-- To be done --
Repeat all of the data precisely.

--- START Data excerpt ---

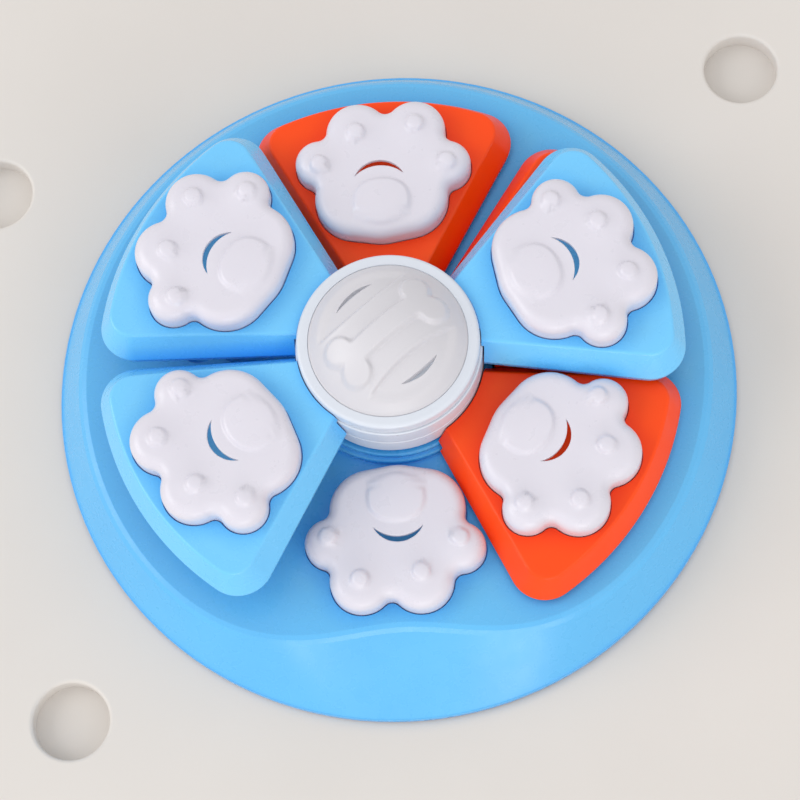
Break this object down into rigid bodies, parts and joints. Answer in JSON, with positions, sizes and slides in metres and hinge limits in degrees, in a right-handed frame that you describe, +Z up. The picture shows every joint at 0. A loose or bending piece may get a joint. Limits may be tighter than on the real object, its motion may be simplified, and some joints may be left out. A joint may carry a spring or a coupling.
{
  "type": "dog puzzle feeder toy",
  "caption": "Round slow-feeder puzzle for dogs: a tray with paw-shaped wells under turning leaves in two tiers, white paw lids and a centre lid with a raised bone.",
  "frame": {"origin": "centre of the footprint on the floor, under the spindle", "axes": "+Z up along the spindle; -Y towards the scooped front of the tray"},
  "size_m": [0.28, 0.28, 0.078],
  "materials": {
    "tray_blue": "satin moulded plastic",
    "leaf_blue": "satin moulded plastic",
    "leaf_orange": "satin moulded plastic",
    "lid_white": "satin moulded plastic",
    "ring_white": "satin moulded plastic",
    "inner_white": "matte moulded plastic",
    "foot_rubber": "matte rubber",
    "screw_steel": "zinc-plated steel"
  },
  "bodies": {
    "base": {"base_tray": "tray_blue", "tray_cup_front": "tray_blue", "tray_cup_right_front": "tray_blue", "tray_cup_right_back": "tray_blue", "tray_cup_back": "tray_blue", "tray_cup_left_back": "tray_blue", "tray_cup_left_front": "tray_blue", "foot_ribs": "tray_blue", "rubber_feet": "foot_rubber", "spindle": "inner_white", "spindle_screws": "screw_steel", "retaining_washer": "screw_steel", "retaining_screw": "screw_steel"},
    "lower_rotor": {"lower_hub_ring": "ring_white", "orange_leaf_back": "leaf_orange", "orange_leaf_back_cup": "leaf_orange", "orange_leaf_middle": "leaf_orange", "orange_leaf_middle_cup": "leaf_orange", "orange_leaf_front": "leaf_orange", "orange_leaf_front_cup": "leaf_orange", "orange_leaf_screws": "screw_steel"},
    "middle_rotor": {"middle_hub_ring": "ring_white", "blue_leaf_left_back": "leaf_blue", "blue_leaf_left_back_cup": "leaf_blue", "blue_leaf_left_front": "leaf_blue", "blue_leaf_left_front_cup": "leaf_blue", "middle_leaf_screws": "screw_steel"},
    "upper_rotor": {"upper_hub_ring": "ring_white", "blue_leaf_right": "leaf_blue", "blue_leaf_right_cup": "leaf_blue", "upper_leaf_screws": "screw_steel"},
    "bone_lid": {"bone_lid": "lid_white"},
    "paw_lid_back": {"paw_lid_back": "lid_white"},
    "paw_lid_right_front": {"paw_lid_right_front": "lid_white"},
    "paw_lid_left_back": {"paw_lid_left_back": "lid_white"},
    "paw_lid_left_front": {"paw_lid_left_front": "lid_white"},
    "paw_lid_right": {"paw_lid_right": "lid_white"},
    "paw_lid_front": {"paw_lid_front": "lid_white"}
  },
  "joints": [
    {"name": "lower_turn", "type": "hinge", "parent": "base", "child": "lower_rotor", "pos_m": [0, 0, 0.0385], "axis": [0, 0, 1], "range_deg": [0, 119]},
    {"name": "middle_turn", "type": "hinge", "parent": "lower_rotor", "child": "middle_rotor", "pos_m": [0, 0, 0.0486], "axis": [0, 0, 1], "range_deg": [-4, 57]},
    {"name": "upper_turn", "type": "hinge", "parent": "lower_rotor", "child": "upper_rotor", "pos_m": [0, 0, 0.055], "axis": [0, 0, 1], "range_deg": [-0.7, 14]},
    {"name": "bone_lid_lift", "type": "slide", "parent": "upper_rotor", "child": "bone_lid", "axis": [0, 0, 1], "range_m": [0, 0.025]},
    {"name": "paw_lid_back_lift", "type": "slide", "parent": "lower_rotor", "child": "paw_lid_back", "axis": [0, 0, 1], "range_m": [0, 0.025]},
    {"name": "paw_lid_right_front_lift", "type": "slide", "parent": "lower_rotor", "child": "paw_lid_right_front", "axis": [0, 0, 1], "range_m": [0, 0.025]},
    {"name": "paw_lid_left_back_lift", "type": "slide", "parent": "middle_rotor", "child": "paw_lid_left_back", "axis": [0, 0, 1], "range_m": [0, 0.025]},
    {"name": "paw_lid_left_front_lift", "type": "slide", "parent": "middle_rotor", "child": "paw_lid_left_front", "axis": [0, 0, 1], "range_m": [0, 0.025]},
    {"name": "paw_lid_right_lift", "type": "slide", "parent": "upper_rotor", "child": "paw_lid_right", "axis": [0, 0, 1], "range_m": [0, 0.025]},
    {"name": "paw_lid_front_lift", "type": "slide", "parent": "base", "child": "paw_lid_front", "axis": [0, 0, 1], "range_m": [0, 0.0042]}
  ]
}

--- END Data excerpt ---

-- Reply --
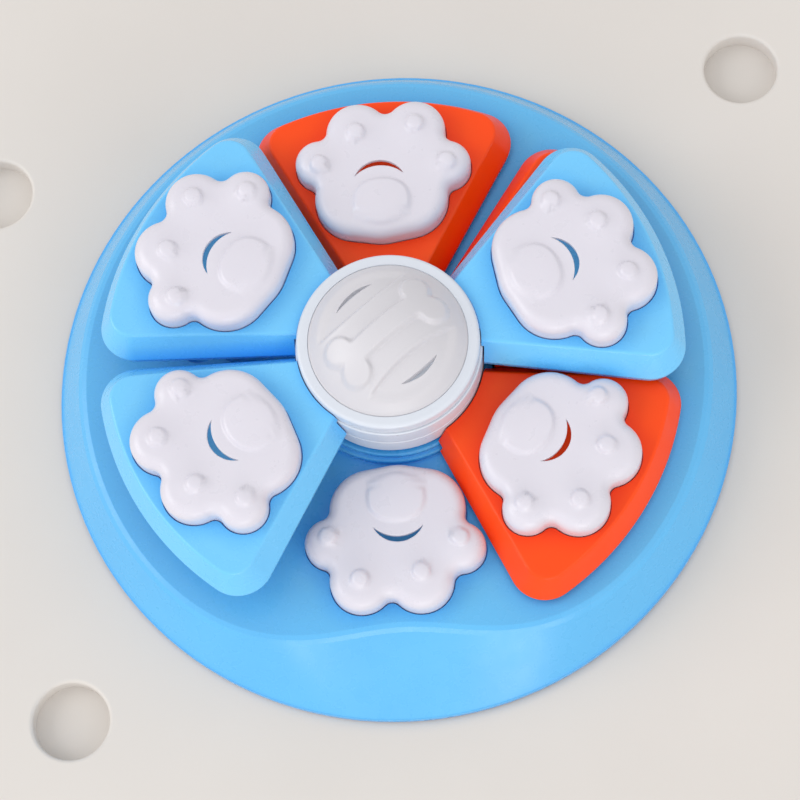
Break this object down into rigid bodies, parts and joints. Answer in JSON, with positions, sizes and slides in metres and hinge limits in degrees, in a right-handed frame that you describe, +Z up. The picture shows every joint at 0. A loose or bending piece may get a joint. Limits may be tighter than on the real object, its motion may be simplified, and some joints may be left out. A joint may carry a spring or a coupling.
{
  "type": "dog puzzle feeder toy",
  "caption": "Round slow-feeder puzzle for dogs: a tray with paw-shaped wells under turning leaves in two tiers, white paw lids and a centre lid with a raised bone.",
  "frame": {"origin": "centre of the footprint on the floor, under the spindle", "axes": "+Z up along the spindle; -Y towards the scooped front of the tray"},
  "size_m": [0.28, 0.28, 0.078],
  "materials": {
    "tray_blue": "satin moulded plastic",
    "leaf_blue": "satin moulded plastic",
    "leaf_orange": "satin moulded plastic",
    "lid_white": "satin moulded plastic",
    "ring_white": "satin moulded plastic",
    "inner_white": "matte moulded plastic",
    "foot_rubber": "matte rubber",
    "screw_steel": "zinc-plated steel"
  },
  "bodies": {
    "base": {"base_tray": "tray_blue", "tray_cup_front": "tray_blue", "tray_cup_right_front": "tray_blue", "tray_cup_right_back": "tray_blue", "tray_cup_back": "tray_blue", "tray_cup_left_back": "tray_blue", "tray_cup_left_front": "tray_blue", "foot_ribs": "tray_blue", "rubber_feet": "foot_rubber", "spindle": "inner_white", "spindle_screws": "screw_steel", "retaining_washer": "screw_steel", "retaining_screw": "screw_steel"},
    "lower_rotor": {"lower_hub_ring": "ring_white", "orange_leaf_back": "leaf_orange", "orange_leaf_back_cup": "leaf_orange", "orange_leaf_middle": "leaf_orange", "orange_leaf_middle_cup": "leaf_orange", "orange_leaf_front": "leaf_orange", "orange_leaf_front_cup": "leaf_orange", "orange_leaf_screws": "screw_steel"},
    "middle_rotor": {"middle_hub_ring": "ring_white", "blue_leaf_left_back": "leaf_blue", "blue_leaf_left_back_cup": "leaf_blue", "blue_leaf_left_front": "leaf_blue", "blue_leaf_left_front_cup": "leaf_blue", "middle_leaf_screws": "screw_steel"},
    "upper_rotor": {"upper_hub_ring": "ring_white", "blue_leaf_right": "leaf_blue", "blue_leaf_right_cup": "leaf_blue", "upper_leaf_screws": "screw_steel"},
    "bone_lid": {"bone_lid": "lid_white"},
    "paw_lid_back": {"paw_lid_back": "lid_white"},
    "paw_lid_right_front": {"paw_lid_right_front": "lid_white"},
    "paw_lid_left_back": {"paw_lid_left_back": "lid_white"},
    "paw_lid_left_front": {"paw_lid_left_front": "lid_white"},
    "paw_lid_right": {"paw_lid_right": "lid_white"},
    "paw_lid_front": {"paw_lid_front": "lid_white"}
  },
  "joints": [
    {"name": "lower_turn", "type": "hinge", "parent": "base", "child": "lower_rotor", "pos_m": [0, 0, 0.0385], "axis": [0, 0, 1], "range_deg": [0, 119]},
    {"name": "middle_turn", "type": "hinge", "parent": "lower_rotor", "child": "middle_rotor", "pos_m": [0, 0, 0.0486], "axis": [0, 0, 1], "range_deg": [-4, 57]},
    {"name": "upper_turn", "type": "hinge", "parent": "lower_rotor", "child": "upper_rotor", "pos_m": [0, 0, 0.055], "axis": [0, 0, 1], "range_deg": [-0.7, 14]},
    {"name": "bone_lid_lift", "type": "slide", "parent": "upper_rotor", "child": "bone_lid", "axis": [0, 0, 1], "range_m": [0, 0.025]},
    {"name": "paw_lid_back_lift", "type": "slide", "parent": "lower_rotor", "child": "paw_lid_back", "axis": [0, 0, 1], "range_m": [0, 0.025]},
    {"name": "paw_lid_right_front_lift", "type": "slide", "parent": "lower_rotor", "child": "paw_lid_right_front", "axis": [0, 0, 1], "range_m": [0, 0.025]},
    {"name": "paw_lid_left_back_lift", "type": "slide", "parent": "middle_rotor", "child": "paw_lid_left_back", "axis": [0, 0, 1], "range_m": [0, 0.025]},
    {"name": "paw_lid_left_front_lift", "type": "slide", "parent": "middle_rotor", "child": "paw_lid_left_front", "axis": [0, 0, 1], "range_m": [0, 0.025]},
    {"name": "paw_lid_right_lift", "type": "slide", "parent": "upper_rotor", "child": "paw_lid_right", "axis": [0, 0, 1], "range_m": [0, 0.025]},
    {"name": "paw_lid_front_lift", "type": "slide", "parent": "base", "child": "paw_lid_front", "axis": [0, 0, 1], "range_m": [0, 0.0042]}
  ]
}